TWO weeks after the Tsar departed Lvov to return home, with heady talk of an advance to Vienna in prospect, Michael also went home. His sector of the front had been quiet, with relatively little action. On April 19, 1915, a German plane dropped five bombs on his headquarters ‘without causing any damage’, there was sporadic firing from the enemy outposts, and ‘we buried a soldier, Veris, killed the day before yesterday’.
1
One dead soldier in two days; given what had gone before that was almost peace.

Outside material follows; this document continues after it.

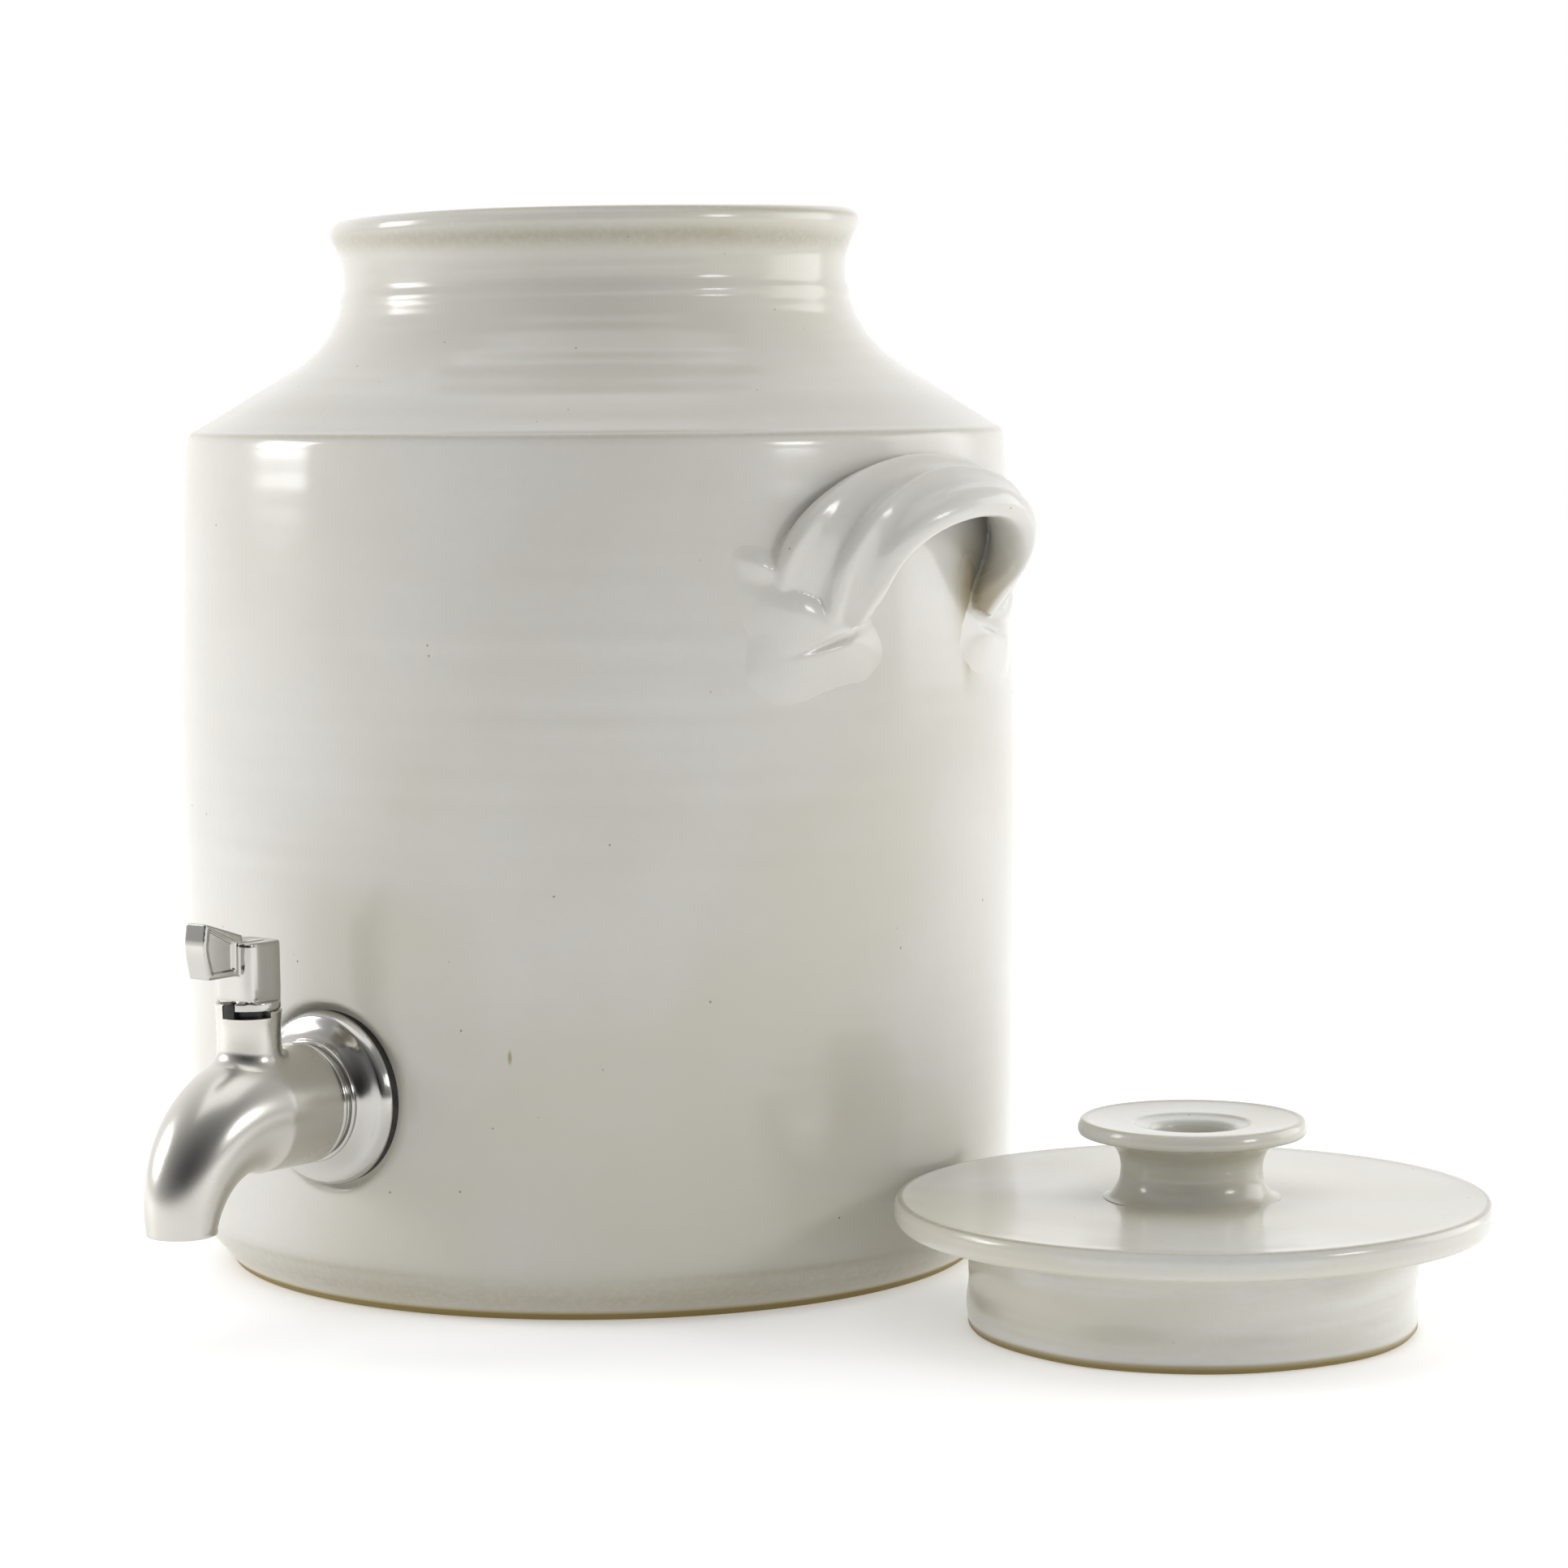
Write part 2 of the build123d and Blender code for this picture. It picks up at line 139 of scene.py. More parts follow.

Five days later he was back in Gatchina, his division, after six months in the frontline, being withdrawn for rest and refitting, and that would take at least a month.

 

That month passed so quickly that afterwards it seemed the briefest of interludes. Michael saw his brother twice at Tsarskoe Selo, and had tea with his mother at the Anichkov Palace. Otherwise he spent his whole time with Natasha. They drove out in his American Packard to have picnics with friends, went to the theatre in the capital, rode in the Gatchina palace park — and then, on May 23, Michael went back to the war. Natasha this time went with him only so far as Brest-Litovsk, a large town and railway junction some 200 miles north of Lvov, now too close to the frontline to be safe.

 

In the month Michael had been away the war had started to go badly for Russia. Ground won on the south-west front was now ground lost. The Tsar’s victory tour of early April had been followed with a new offensive, master-minded by the Germans, and launched with an overwhelming artillery barrage which tore apart the Russian divisions facing them. Trenches collapsed and reinforcements brought up melted away as the shellfire fell on them.

 

Many soldiers hastily marched into the battle zone were unarmed and dependent on picking up the weapons of soldiers who had fallen. A month after the offensive began, Przemysl was recaptured and three weeks later, on June 9, 1915, Lvov fell. Caught up in the retreat, Michael’s division withdrew behind the River Dniester, but held its ground thereafter. ‘Oh, how I wish this atrocious slaughter could be over soon’, he wrote home. In two days there were 1,000 casualties.